═════ Data section ═════
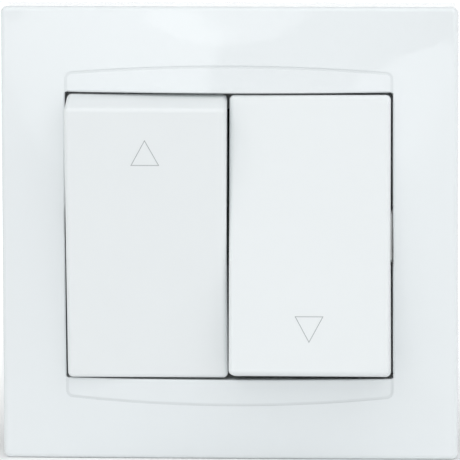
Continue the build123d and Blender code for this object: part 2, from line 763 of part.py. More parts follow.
    # Claw: a forked steel strip at the side of the housing that swings out to grip the wall box
    with BuildPart() as claw:
        middle = side * claw_z
        with BuildSketch(top_plane(middle + claw_width / 2)):
            with BuildLine():
                head_front = claw_head - claw_pivot_depth
                flange_back = -claw_flange_front - claw_thickness
                flange_end = claw_outer + claw_flange_reach
                foot_front = claw_foot_rise - claw_length
                foot_end = claw_outer + claw_foot_reach
                head = [(claw_inner, -claw_length), (claw_inner, head_front), (claw_outer, head_front)]
                bend = [(claw_outer, -claw_flange_front), (flange_end, -claw_flange_front)]
                flange = [(flange_end, flange_back), (claw_outer, flange_back)]
                foot = [(claw_outer, foot_front), (foot_end, -claw_length)]
                outline = head + bend + flange + foot
                Polyline([(side * x, h) for x, h in outline], close=True)
            make_face()
        extrude(amount=claw_width)
        slot_back = -claw_length + claw_bridge
        slot_outer = claw_screw_x + claw_screw_radius + screw_clearance
        slot_middle = side * (claw_inner + slot_outer) / 2
        with BuildSketch(top_plane(middle + claw_slot_width / 2)):
            with Locations((slot_middle, slot_back / 2)):
                Rectangle(slot_outer - claw_inner, -slot_back)
        extrude(amount=claw_slot_width, mode=Mode.SUBTRACT)
        pin_reach = claw_width / 2 + running_clearance + claw_lug_wall
        with BuildSketch(top_plane(middle + pin_reach)):
            with Locations((side * claw_axis_x, -claw_pivot_depth)):
                Circle(claw_pin_radius)
        extrude(amount=pin_reach - claw_slot_width / 2)
        with BuildSketch(top_plane(middle - claw_slot_width / 2)):
            with Locations((side * claw_axis_x, -claw_pivot_depth)):
                Circle(claw_pin_radius)
        extrude(amount=pin_reach - claw_slot_width / 2)
    claw.part.label = "claw_" + name
    units.append(claw)

# Claw screws: reached from the front with the keys off, they draw the claws outward
claw_screw = screw_form(claw_screw_radius, claw_screw_length, claw_screw_head)
with BuildPart(wall_plane(plate_thickness)) as claw_screws:
    with claw_screw_spots:
        add(claw_screw)
claw_screws.part.label = "claw_screws"

# One STEP file for each piece
os.makedirs("parts", exist_ok=True)
front_pieces = [cover_frame, support_plate, rocker_carrier, carrier_rivets, switch_cover, cover_screws]
back_pieces = [housing_base, terminal_screws, contact_common, contact_link, claw_screws]
pieces = front_pieces + back_pieces + terminals + contacts + units
for piece in pieces:
    export_step(piece.part, "parts/" + piece.part.label + ".step")
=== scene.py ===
"""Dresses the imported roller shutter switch.

Adds finishes, direction marks, screws, rivets, springs, soft edges and the stage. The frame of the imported
part is used as it is: the wall is the plane Y = 0, the switch faces -Y, Z is up, and the origin is the
centre of the square. Lengths in this file are metres.
"""

import json
from math import cos, pi, radians, sin

import bmesh
import bpy
from mathutils import Matrix, Vector


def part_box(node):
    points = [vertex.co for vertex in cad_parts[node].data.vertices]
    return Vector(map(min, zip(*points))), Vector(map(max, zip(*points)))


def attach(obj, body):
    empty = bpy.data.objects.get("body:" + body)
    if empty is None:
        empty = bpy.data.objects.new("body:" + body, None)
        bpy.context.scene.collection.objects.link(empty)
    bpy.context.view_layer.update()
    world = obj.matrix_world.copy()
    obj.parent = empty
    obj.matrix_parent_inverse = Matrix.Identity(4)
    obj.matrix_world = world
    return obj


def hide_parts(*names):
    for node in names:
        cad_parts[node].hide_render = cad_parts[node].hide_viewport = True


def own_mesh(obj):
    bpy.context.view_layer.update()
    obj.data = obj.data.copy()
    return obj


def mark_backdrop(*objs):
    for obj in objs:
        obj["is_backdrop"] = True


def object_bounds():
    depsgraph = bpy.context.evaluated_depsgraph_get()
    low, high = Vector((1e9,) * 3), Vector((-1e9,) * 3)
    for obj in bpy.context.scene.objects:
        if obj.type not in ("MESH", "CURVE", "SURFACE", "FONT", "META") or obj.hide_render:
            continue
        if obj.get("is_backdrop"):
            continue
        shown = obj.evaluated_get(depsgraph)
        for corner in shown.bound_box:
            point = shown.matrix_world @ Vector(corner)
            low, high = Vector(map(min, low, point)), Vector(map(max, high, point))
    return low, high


bl_info = {
    "name": "Roller shutter switch",
    "version": (1, 0, 0),
    "blender": (4, 5, 0),
    "location": "View3D > Sidebar > Shutter Switch",
    "description": "Finishes, marks, screws, rivets, springs and soft edges for a roller shutter switch",
    "category": "Object",
}

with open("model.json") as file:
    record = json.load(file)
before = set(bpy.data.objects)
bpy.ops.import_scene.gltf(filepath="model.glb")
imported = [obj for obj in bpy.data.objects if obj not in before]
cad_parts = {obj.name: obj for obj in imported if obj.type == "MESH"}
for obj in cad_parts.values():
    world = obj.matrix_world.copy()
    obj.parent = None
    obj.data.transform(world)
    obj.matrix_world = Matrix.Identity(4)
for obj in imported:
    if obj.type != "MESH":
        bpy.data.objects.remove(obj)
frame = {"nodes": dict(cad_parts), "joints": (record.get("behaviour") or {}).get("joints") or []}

MM = 0.001
SIDES = {"left": -1, "right": 1}
FRONT = (0.0, -1.0, 0.0)
UP = (0.0, 0.0, 1.0)
DOWN = (0.0, 0.0, -1.0)

# The keys at rest: their tilt, and how far their faces stand off their hinges
REST_TILT = radians(7.57)
KEY_FACE_OFFSET = 6.3 * MM

# The two engraved arcs of the frame, and the painted shade in them as a share of the frame's colour
APERTURE_HALF_HEIGHT = 25.61 * MM
GROOVE_HALF = 29.06 * MM
GROOVE_WIDTH = 0.45 * MM
GROOVE_CORNER = 1.2 * MM
GROOVE_SOFTNESS = 0.12 * MM
GROOVE_PAINTED_SHADE = 0.93
LENS_MIDDLE = 30.43 * MM
LENS_END = 29.08 * MM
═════
The lines to return run from the one containing "# One STEP file for each piece" down to the one containing "roller shutter switch."; give them exactly, both included, and no others.

# One STEP file for each piece
os.makedirs("parts", exist_ok=True)
front_pieces = [cover_frame, support_plate, rocker_carrier, carrier_rivets, switch_cover, cover_screws]
back_pieces = [housing_base, terminal_screws, contact_common, contact_link, claw_screws]
pieces = front_pieces + back_pieces + terminals + contacts + units
for piece in pieces:
    export_step(piece.part, "parts/" + piece.part.label + ".step")
=== scene.py ===
"""Dresses the imported roller shutter switch.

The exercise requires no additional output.